Jerat Fakta | Manokwari – Sebagai seorang Advokat dan Pembela Hak Asasi Manusia (Human Rights Defender/HRD) di Tanah Papua, Yan Christian Warinussy, SH, memberikan catatan hukum terhadap tindakan Gubernur Papua, Mathius D. Fachiri, yang memberhentikan Pelaksana Tugas Direktur Rumah Sakit Umum Daerah (RSUD) Dok II Jayapura, dr. Arnold Rumainum, pada Selasa (4/11).
Menurut Warinussy, tindakan tersebut masuk dalam kategori Perbuatan Melawan Hukum (PMH) dan berpotensi dapat diuji melalui Pengadilan Tata Usaha Negara (PTUN).
Warinussy menegaskan, pemberhentian pejabat publik, khususnya dalam jabatan struktural di rumah sakit daerah, tidak bisa dilakukan secara sepihak atau spontan tanpa mengikuti ketentuan hukum yang berlaku.
Ia menyebut, dasar hukum terkait pengangkatan dan pemberhentian pejabat ASN diatur secara tegas dalam Undang-Undang Nomor 5 Tahun 2014 tentang Aparatur Sipil Negara (ASN).

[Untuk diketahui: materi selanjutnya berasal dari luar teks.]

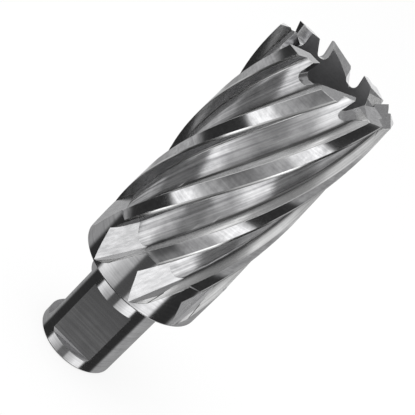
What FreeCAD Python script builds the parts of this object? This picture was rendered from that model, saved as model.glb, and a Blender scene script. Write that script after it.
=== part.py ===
import FreeCAD, Part
import math
import os
import Sketcher

# Annular cutter with a Weldon shank, one piece of high speed steel.
# Frame: millimetres, +Z along the axis towards the teeth, origin at the centre of the
# shank end face. The first Weldon flat faces -Y and the second faces -X.

doc = FreeCAD.newDocument("annular_cutter")

# Sizes, in millimetres and degrees
SIZES = [
    ("shank_diameter", 19.05),
    ("shank_length", 24.0),
    ("shank_chamfer", 0.6),
    ("body_diameter", 30.0),
    ("blank_length", 87.4),
    ("shoulder_chamfer", 0.4),
    ("bore_diameter", 20.2),
    ("bore_start", 9.5),
    ("bore_floor_chamfer", 1.0),
    ("pin_hole_diameter", 6.4),
    ("pin_hole_countersink", 0.5),
    ("flat_depth", 1.625),
    ("flat_bottom", 3.0),
    ("flat_length", 15.4),
    ("tooth_count", 8),
    ("lead", 180.0),
    ("flute_depth", 2.1),
    ("flute_clearance", 1.5),
    ("rake_edge_rise", 13.25),
    ("rake_root_rise", 13.1),
    ("heel_edge_drop", 2.45),
    ("flute_azimuth", -20.5),
    ("runout_start", 0.6),
    ("runout_turn", 15.65),
    ("runout_slope", 8.7),
    ("runout_lean", 27.9),
    ("runout_wall", 60.0),
    ("runout_offset", 0.95),
    ("runout_ahead", 20.0),
    ("runout_behind", 24.0),
    ("runout_width", 14.0),
    ("runout_rise", 8.0),
    ("margin_rise", 1.3),
    ("relief_depth", 0.22),
    ("relief_start", 11.5),
    ("gullet_depth", 5.4),
    ("gullet_lean", 13.0),
    ("gullet_back", 50.0),
    ("gullet_fillet", 1.1),
    ("gullet_tilt", 16.5),
    ("inner_tip_turn", 6.45),
    ("inner_tip_inset", 0.0),
    ("inner_tip_drop", 0.9),
    ("inner_tip_relief", 8.3),
    ("inner_tip_bevel", 5.7),
    ("inner_tip_gullet", 5.5),
    ("inner_tip_length", 6.3),
    ("middle_tip_turn", 9.39),
    ("middle_tip_inset", 1.8),
    ("middle_tip_drop", 0.47),
    ("middle_tip_relief", 16.0),
    ("middle_tip_bevel", 22.0),
    ("middle_tip_inner_bevel", 25.0),
    ("middle_tip_gullet", 5.3),
    ("middle_tip_length", 7.4),
    ("outer_tip_turn", 9.75),
    ("outer_tip_inset", 3.0),
    ("outer_tip_drop", 0.65),
    ("outer_tip_relief", 16.0),
    ("outer_tip_bevel", 25.0),
    ("outer_tip_inner_bevel", 27.0),
    ("outer_tip_gullet", 5.3),
    ("outer_tip_length", 7.4),
    ("outer_back_length", 11.0),
    ("tooth_ahead", 1.2),
    ("cut_rise", 2.6),
    ("cut_reach", 14.0),
    ("cut_overrun", 26.0),
    ("cut_margin", 1.0),
]

sheet = doc.addObject("Spreadsheet::Sheet", "sizes")
for row, (name, value) in enumerate(SIZES, start=1):
    sheet.set("A%d" % row, name)
    sheet.set("B%d" % row, str(value))
    sheet.setAlias("B%d" % row, name)
doc.recompute()


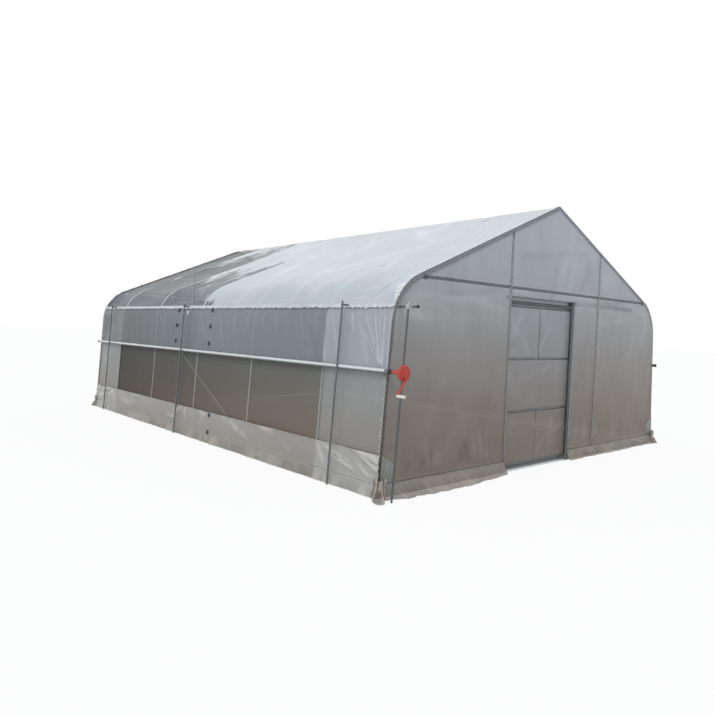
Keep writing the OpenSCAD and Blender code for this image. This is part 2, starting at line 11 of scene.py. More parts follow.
import bmesh
import bpy
import numpy as np
from mathutils import Matrix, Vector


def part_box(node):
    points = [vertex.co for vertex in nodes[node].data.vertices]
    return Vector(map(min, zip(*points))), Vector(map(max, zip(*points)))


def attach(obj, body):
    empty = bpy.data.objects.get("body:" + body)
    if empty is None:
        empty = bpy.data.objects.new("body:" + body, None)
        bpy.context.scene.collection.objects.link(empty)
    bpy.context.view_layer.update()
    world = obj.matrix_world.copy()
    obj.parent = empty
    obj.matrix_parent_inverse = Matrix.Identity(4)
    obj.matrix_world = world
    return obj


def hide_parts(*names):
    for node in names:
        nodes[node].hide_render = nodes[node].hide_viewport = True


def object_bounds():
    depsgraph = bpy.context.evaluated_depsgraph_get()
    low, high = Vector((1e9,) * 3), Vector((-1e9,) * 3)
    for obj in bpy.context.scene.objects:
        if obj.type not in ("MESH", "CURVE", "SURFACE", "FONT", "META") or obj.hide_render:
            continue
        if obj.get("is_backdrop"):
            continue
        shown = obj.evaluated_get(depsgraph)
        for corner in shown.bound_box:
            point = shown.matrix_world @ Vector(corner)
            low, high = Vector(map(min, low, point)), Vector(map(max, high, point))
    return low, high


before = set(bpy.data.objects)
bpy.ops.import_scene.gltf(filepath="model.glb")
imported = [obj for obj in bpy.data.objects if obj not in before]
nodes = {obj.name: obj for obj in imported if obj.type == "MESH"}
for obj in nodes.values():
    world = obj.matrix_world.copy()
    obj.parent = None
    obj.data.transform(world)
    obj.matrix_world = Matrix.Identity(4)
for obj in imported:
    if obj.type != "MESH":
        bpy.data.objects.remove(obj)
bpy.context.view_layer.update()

# %% [markdown]
# ## The camera
# A person stands ahead of the left corner and looks along the house and across the door gable. The
# camera is placed by its own three directions: one to the right of the view, one up and one ahead.
# A small roll is kept, because a camera in the hand is never quite level.

# %% Camera
CAMERA_AT = (-7.131, -8.289, 1.628)
YAW, PITCH, ROLL = (math.radians(v) for v in (-41.364, -2.471, 2.085))
LENS = 31.30

ahead = np.array([math.sin(-YAW) * math.cos(PITCH), math.cos(YAW) * math.cos(PITCH), math.sin(PITCH)])
level = np.cross(ahead, (0, 0, 1))
level /= np.linalg.norm(level)
upright = np.cross(level, ahead)
right = math.cos(ROLL) * level + math.sin(ROLL) * upright
up = -math.sin(ROLL) * level + math.cos(ROLL) * upright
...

Selain itu, menurutnya, ketentuan teknis mengenai manajemen pegawai negeri sipil juga tertuang dalam Peraturan Pemerintah (PP) Nomor 11 Tahun 2017 tentang Manajemen PNS, sebagaimana telah diubah dengan PP Nomor 17 Tahun 2020.
“Semua tindakan pejabat publik, termasuk Gubernur, harus mengikuti koridor hukum administrasi dan kepegawaian yang jelas,” ujarnya.
Warinussy juga menyinggung ketentuan lain yang relevan, seperti Peraturan Menteri Kesehatan Republik Indonesia Nomor 30 Tahun 2019 tentang Klasifikasi dan Perizinan Rumah Sakit, serta Permendagri Nomor 79 Tahun 2017 tentang Badan Layanan Umum Daerah (BLUD), apabila RSUD Dok II berstatus BLUD.
Menurutnya, jabatan direktur RS merupakan jabatan manajerial dalam sistem birokrasi yang diatur oleh mekanisme administrasi pemerintahan.
“Gubernur Papua memang memiliki kewenangan formal untuk mengangkat dan memberhentikan Direktur RSUD Provinsi Papua. Namun kewenangan itu tidak bisa dijalankan semaunya. Harus melalui mekanisme evaluasi kinerja dan rekomendasi dari Badan Kepegawaian Daerah (BKD),” tambahnya.
Ia menekankan bahwa pemberhentian pejabat seperti dr. Arnold Rumainum harus dilakukan berdasarkan hasil pemeriksaan atau penilaian disiplin sesuai dengan PP Nomor 94 Tahun 2021 tentang Disiplin PNS. Tanpa proses tersebut, keputusan Gubernur dapat dianggap cacat hukum dan dapat digugat secara administratif.
Lebih lanjut, Warinussy mengingatkan bahwa keputusan pemberhentian pejabat publik harus dituangkan dalam bentuk Surat Keputusan (SK) yang sah secara hukum. SK tersebut menjadi dasar formal yang memungkinkan pengawasan hukum terhadap keputusan administrasi negara. Tanpa SK, tindakan tersebut hanya bersifat lisan dan tidak memiliki kekuatan hukum.
“Jika pemberhentian dilakukan tanpa dasar hukum tertulis dan tanpa mengikuti mekanisme resmi, maka tindakan tersebut bisa digugat di PTUN karena mengandung unsur kesewenang-wenangan,” kata Warinussy.
Ia menilai, tindakan seperti ini dapat menimbulkan ketidakpastian hukum di lingkungan kerja pemerintahan.
Sebagai advokat dan pembela HAM, Warinussy mengingatkan para pejabat daerah di Papua agar menjunjung tinggi prinsip-prinsip hukum dan administrasi pemerintahan yang baik. Menurutnya, setiap keputusan yang diambil harus berdasarkan asas kepastian hukum, profesionalitas, dan akuntabilitas.
“Pejabat publik di Papua harus menjadi teladan dalam penegakan hukum dan tata kelola pemerintahan yang bersih. Jangan justru memperlihatkan sikap otoriter dalam menjalankan kewenangan,” pungkasnya.